Japanese Prime Minister Shinzo Abe vowed Friday that he would not "tolerate" any challenge to control over contested islands, after China's growing incursions into the area. "We simply cannot tolerate any challenge now and in the future. No nation should make any miscalculation or underestimate the firmness of our resolve," Abe said at the Center for Strategic and International Studies in Washington. "No one should ever doubt the robustness of the Japan-US alliance." Speaking after talks at the White House with President Barack Obama, Abe also cautioned that "I have absolutely no intention to climb up the escalation ladder."
He called for the two nations to work on common interests and called Japan's relations with China "among the most important" with any country. "The doors are always open on my side for the Chinese leaders," Abe said. The Japanese leader insisted that history and international law proved that the islands -- known as the Senkaku in Japanese and the Diaoyu in Chinese -- "are Japan's sovereign territory."

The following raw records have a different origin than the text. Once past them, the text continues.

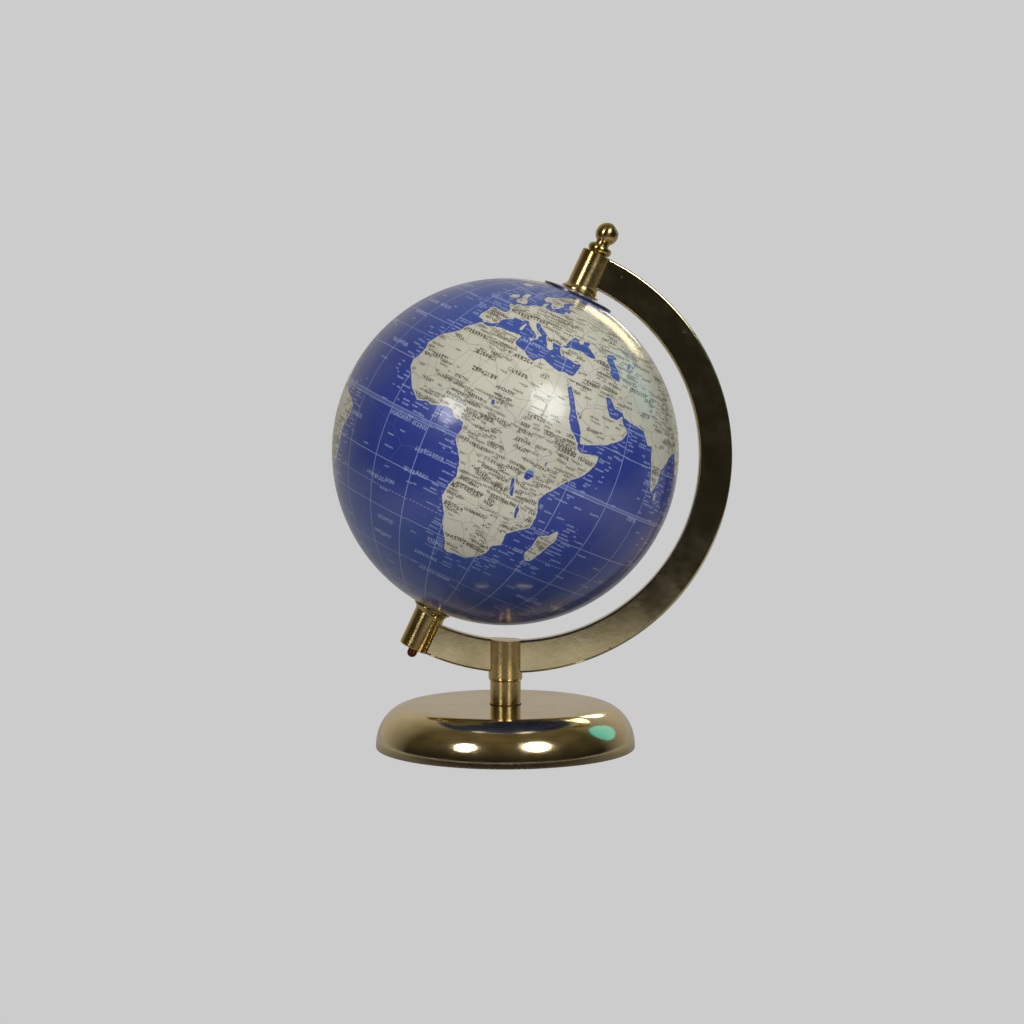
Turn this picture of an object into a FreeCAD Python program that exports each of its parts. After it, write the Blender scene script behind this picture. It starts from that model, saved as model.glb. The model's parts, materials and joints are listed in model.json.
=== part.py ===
import FreeCAD, Part
import math
import os

from FreeCAD import Vector

# Desktop globe on a brass stand.
# Frame: origin on the table under the middle of the base, +Z up, +X towards the side
# that the meridian arc stands on, so the globe's north pole leans towards +X.
# Lengths are millimetres and angles are degrees.

# ---- Globe ---------------------------------------------------------------------------
GLOBE_D = 127.0            # 5 inch ball, over the paper
AXIS_TILT = 25.0           # lean of the axis from upright
PAPER = 0.25               # printed map paper
BOARD = 1.8                # wall of the pressed board hemispheres
GORES = 12                 # paper gores to each hemisphere
GORE_SEAM = 0.05           # open seam between two gores, degrees
LAP_WIDTH = 17.0           # lap ring inside the equator, along the axis
LAP_WALL = 1.2

CAP_D = 26.5               # disc pasted over the north pole
CAP_THICK = 0.9

# ---- Axis rod and what turns on it ---------------------------------------------------
ROD_D = 3.6
ROD_TIP_OUT = 3.6          # rod end below the bottom boss
ROD_DOME = 1.5             # height of the rounded tip
ROD_INTO_FINIAL = 6.5      # thread above the top boss
RUNNING = 0.05             # radial clearance of a bush on the rod
BUSH_D = 9.0               # eyelet body through the pole
BUSH_RIM_D = 9.8           # eyelet rim outside the pole
BUSH_RIM = 0.45            # rim thickness at its middle
BUSH_DEPTH = 2.4           # eyelet body inside the ball's surface
WASHER_THICK = 0.5
WASHER_D = 9.6
END_FLOAT = 0.1            # play between a bush rim and its washer

# ---- Meridian arc and its bosses -----------------------------------------------------
BALL_TO_ARC = 4.3          # arc's inner radius over the ball's
ARC_WIDTH = 12.0           # radial width of the arc's bar
ARC_THICK = 5.8            # front to back
ARC_EDGE = 0.8             # rounding of its four long edges
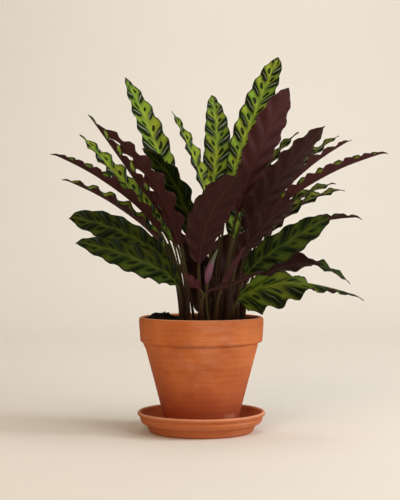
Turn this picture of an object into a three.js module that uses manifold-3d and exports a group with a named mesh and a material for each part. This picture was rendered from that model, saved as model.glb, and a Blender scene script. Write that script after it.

Abe said that no one contested Japan's sovereignty between 1895, when Tokyo annexed the islands, and 1971, the year before the United States returned the islands along with Okinawa to Japan after seizing them in World War II.
Japan has often charged that China only became interested in the East China Sea territory in recent times after learning that it was potentially rich in oil and gas.
China disputes the Japanese position and argues that it has controlled the islands since the 1368-1644 Ming Dynasty. Taiwan also claims the area.